O caso recente de Venâncio Mondlane é emblemático. Um homem que diz querer representar todos os moçambicanos, mas que se fotografa sorridente com André Ventura, político europeu que nega a humanidade de imigrantes, africanos e muçulmanos. Isso não é civismo. É rendição.
É uma entrega simbólica aos inimigos do povo, feita em nome de uma suposta inclusão. Mas inclusão sem crítica é cumplicidade. E neutralidade frente à opressão é tomar o lado do opressor.
É fundamental analisar tanto o sistema quanto os que se opõem a ele. Não basta criticar a FRELIMO. É preciso criticar também os partidos de oposição que falham em construir propostas, que se perdem em rivalidades internas, que se alinham a ideologias coloniais e que não conseguem formar uma frente unida. A falta de união entre os partidos políticos em Moçambique ou África não é apenas uma fraqueza estratégica — é uma traição histórica ao povo que clama por mudança. Não basta querer tomar o poder; é preciso ter um projecto de país.
A história da FRELIMO, dos movimentos de libertação até aos dias de hoje, é marcada por contradições. Do espírito revolucionário dos anos 1960 à morte de Mondlane e Magaia, passando por Samora e os dissidentes da luta armada que não estão na lista da história oficial, o país foi sendo tomado por uma nova elite que replicou as mesmas formas coloniais de dominação: clientelismo, tribalismo, corrupção e o uso da lei como instrumento de opressão.
E hoje, o que devem fazer os partidos? Os partidos têm uma missão urgente: repolitizar a sociedade. Isso não se faz com discursos demagógicos ou alianças oportunistas. Faz-se com formação, com trabalho de base, com propostas claras. É preciso combater o regime autoritário e corrupto não apenas com emoção e populismo, mas com estrutura, com consciência e com acção organizada. Devemos mostrar ao mundo que o movimento pela mudança está no terreno.

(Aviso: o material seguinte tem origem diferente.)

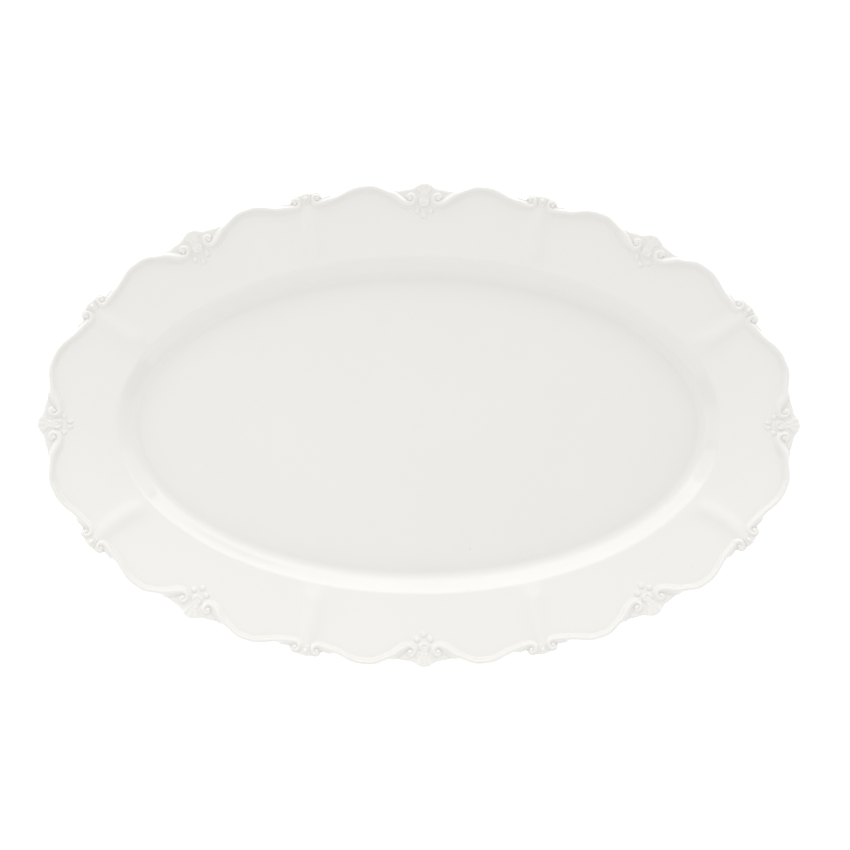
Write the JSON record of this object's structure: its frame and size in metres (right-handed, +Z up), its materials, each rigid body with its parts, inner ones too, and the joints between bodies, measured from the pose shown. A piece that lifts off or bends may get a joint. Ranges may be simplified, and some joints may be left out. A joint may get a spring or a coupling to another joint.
{
  "type": "oval serving platter",
  "caption": "Oval glazed porcelain serving platter with a flat well, a broad panelled rim and a scalloped lip of raised scrolls, fans and pearls.",
  "frame": {"origin": "centre of the foot ring's tread, on the surface the platter stands on", "axes": "+X along the oval's length, +Y across it, +Z up out of the well"},
  "size_m": [0.406, 0.257, 0.0275],
  "materials": {
    "glaze": "warm white gloss glaze over porcelain",
    "relief": "warm white gloss glaze, thin on the crests and pooled in the hollows",
    "bare_foot": "glazed sides with a ground, unglazed tread"
  },
  "bodies": {
    "root": {"foot_ring": "bare_foot", "well_floor": "glaze", "well_wall": "glaze", "rim_panel_1": "glaze", "rim_panel_2": "glaze", "rim_panel_3": "glaze", "rim_panel_4": "glaze", "rim_panel_5": "glaze", "rim_panel_6": "glaze", "rim_panel_7": "glaze", "rim_panel_8": "glaze", "lip_scroll_1": "relief", "lip_scroll_2": "relief", "lip_scroll_3": "relief", "lip_scroll_4": "relief", "lip_scroll_5": "relief", "lip_scroll_6": "relief", "lip_scroll_7": "relief", "lip_scroll_8": "relief", "lip_scroll_9": "relief", "lip_scroll_10": "relief", "lip_scroll_11": "relief", "lip_scroll_12": "relief", "lip_scroll_13": "relief", "lip_scroll_14": "relief", "lip_scroll_15": "relief", "lip_scroll_16": "relief", "fan_crest_1": "relief", "fan_crest_2": "relief", "fan_crest_3": "relief", "fan_crest_4": "relief", "fan_crest_5": "relief", "fan_crest_6": "relief", "fan_crest_7": "relief", "fan_crest_8": "relief", "pearls_1": "relief", "pearls_2": "relief", "pearls_3": "relief", "pearls_4": "relief", "pearls_5": "relief", "pearls_6": "relief", "pearls_7": "relief", "pearls_8": "relief", "shell_crest_1": "relief", "shell_crest_2": "relief", "shell_crest_3": "relief", "shell_crest_4": "relief", "shell_crest_5": "relief", "shell_crest_6": "relief", "shell_crest_7": "relief", "shell_crest_8": "relief"}
  },
  "joints": []
}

Se o sistema vigente é neocolonial, então urge imaginar um novo sistema. Não basta tirar o Chapo ou o Forquilha depois de cinco anos. É preciso pensar num novo pacto social, num modelo de governança enraizado nos valores comunitários africanos, mas atento à complexidade contemporânea. Não se combate o império apenas com ressentimento. Combate-se com visão.
Hoje, mais do que nunca, precisamos de um novo começo. E isso não virá dos partidos como estão, mas de uma nova consciência colectiva, de uma sociedade civil que pense com autonomia, que organize encontros livres, que rejeite o partidarismo cego e que esteja disposta a desobedecer em nome da justiça. Como disse Albert Camus: “O homem revoltado é aquele que diz não. Mas se recusa a abdicar.”

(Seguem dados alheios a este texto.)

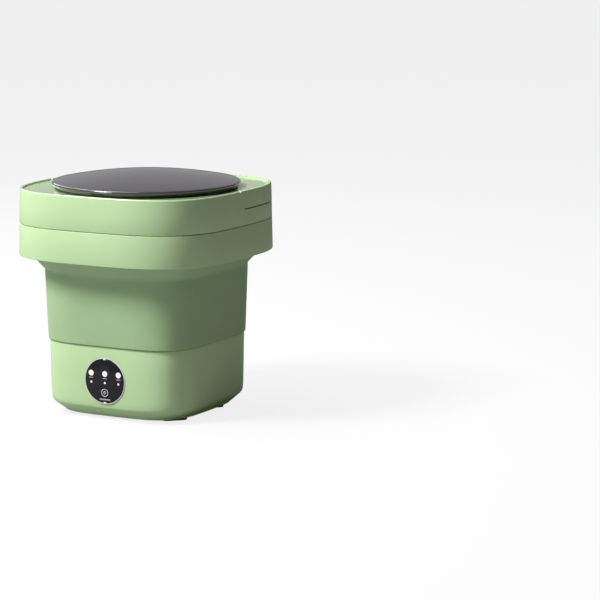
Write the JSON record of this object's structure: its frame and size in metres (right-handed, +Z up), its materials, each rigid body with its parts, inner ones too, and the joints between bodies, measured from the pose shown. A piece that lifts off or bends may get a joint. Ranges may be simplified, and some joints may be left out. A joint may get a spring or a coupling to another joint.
{
  "type": "portable mini washer",
  "caption": "Folding portable mini washer: green base with round control panel, soft folding sleeve, wide head ring with flush carry handle, smoked round lift-off lid.",
  "frame": {"origin": "centre of the base on the floor", "axes": "+Z up, control panel faces -Y, +X to the right when looking along +Y"},
  "size_m": [0.2874, 0.2874, 0.306],
  "materials": {
    "green_shell": "satin moulded",
    "green_sleeve": "matte soft",
    "smoke_lid": "glossy translucent",
    "black_trim": "gloss",
    "dark_rubber": "matte",
    "tub_plastic": "satin",
    "panel_black": "gloss",
    "panel_white": "gloss",
    "bezel_pale": "satin",
    "steel": "turned",
    "motor_metal": "zinc",
    "pulley_plastic": "moulded",
    "pulley_metal": "turned",
    "belt_rubber": "matte",
    "board": "satin",
    "wire_red": "satin",
    "inner_black": "satin"
  },
  "bodies": {
    "base": {"base_housing": "green_shell", "bottom_cover": "green_shell", "rubber_feet": "dark_rubber", "cover_screws": "steel", "wash_tub": "tub_plastic", "lower_clamp_ring": "inner_black", "folding_sleeve": "green_sleeve", "motor_mount": "motor_metal", "mount_screws": "steel", "motor_can": "motor_metal", "motor_screws": "steel", "shaft_housing": "inner_black", "shaft_bearings": "steel", "shaft_seal": "dark_rubber", "drive_belt": "belt_rubber", "drain_elbow": "inner_black", "dc_inlet": "inner_black", "control_board": "board", "panel_bezel": "bezel_pale", "panel_fascia": "panel_black", "indicator_lenses": "panel_white", "wire_harness": "wire_red"},
    "head": {"head_lower_shell": "green_shell", "head_upper_shell": "green_shell", "head_liner": "tub_plastic", "upper_clamp_ring": "inner_black", "head_screws": "steel", "handle_pins": "steel"},
    "handle": {"carry_handle": "green_shell"},
    "lid": {"lid_dome": "smoke_lid", "lid_skirt": "black_trim", "lid_seal": "dark_rubber"},
    "impeller": {"impeller": "tub_plastic", "impeller_shaft": "steel", "impeller_cap": "steel", "drive_pulley": "pulley_plastic"},
    "motor_rotor": {"motor_shaft": "steel", "motor_pulley": "pulley_metal"},
    "power_button": {"power_button": "panel_black"},
    "drain_plug": {"drain_plug": "dark_rubber"}
  },
  "joints": [
    {"name": "fold_slide", "type": "slide", "parent": "base", "child": "head", "axis": [0, 0, 1], "range_m": [-0.1755, 0], "deforming": ["folding_sleeve"]},
    {"name": "lid_lift", "type": "slide", "parent": "head", "child": "lid", "axis": [0, 0, 1], "range_m": [0, 0.15]},
    {"name": "handle_pivot", "type": "hinge", "parent": "head", "child": "handle", "pos_m": [0, 0.0009, 0.2825], "axis": [1, 0, 0], "range_deg": [0, 90]},
    {"name": "impeller_spin", "type": "hinge", "parent": "base", "child": "impeller", "pos_m": [0, 0, 0.05], "axis": [0, 0, 1], "continuous": true},
    {"name": "motor_spin", "type": "hinge", "parent": "base", "child": "motor_rotor", "pos_m": [-0.058, 0, 0.02], "axis": [0, 0, 1], "continuous": true},
    {"name": "button_press", "type": "slide", "parent": "base", "child": "power_button", "axis": [0, 1, 0], "range_m": [0, 0.001], "stiffness_N_per_m": 400},
    {"name": "plug_pull", "type": "slide", "parent": "base", "child": "drain_plug", "axis": [0, 1, 0], "range_m": [0, 0.03]}
  ],
  "couplings": [
    {"joint": "motor_spin", "follows": "impeller_spin", "ratio": 4}
  ]
}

A política moçambicana, se quiser renascer, terá de romper com o seu passado de rendição. Terá de reencontrar no povo o seu centro. E o povo, por sua vez, terá de deixar de ser espectador e voltar a ser protagonista. Não através de eleições manipuladas, mas através da ocupação consciente dos espaços públicos, do questionamento sistemático do poder e da construção de um novo imaginário político.
A liberdade não se negocia com quem lucra com a escravidão. E a democracia não se constrói com selfies. Constrói-se com luta, com memória e com uma crítica radical que começa por perguntar: O que estamos dispostos a perder para finalmente sermos livres?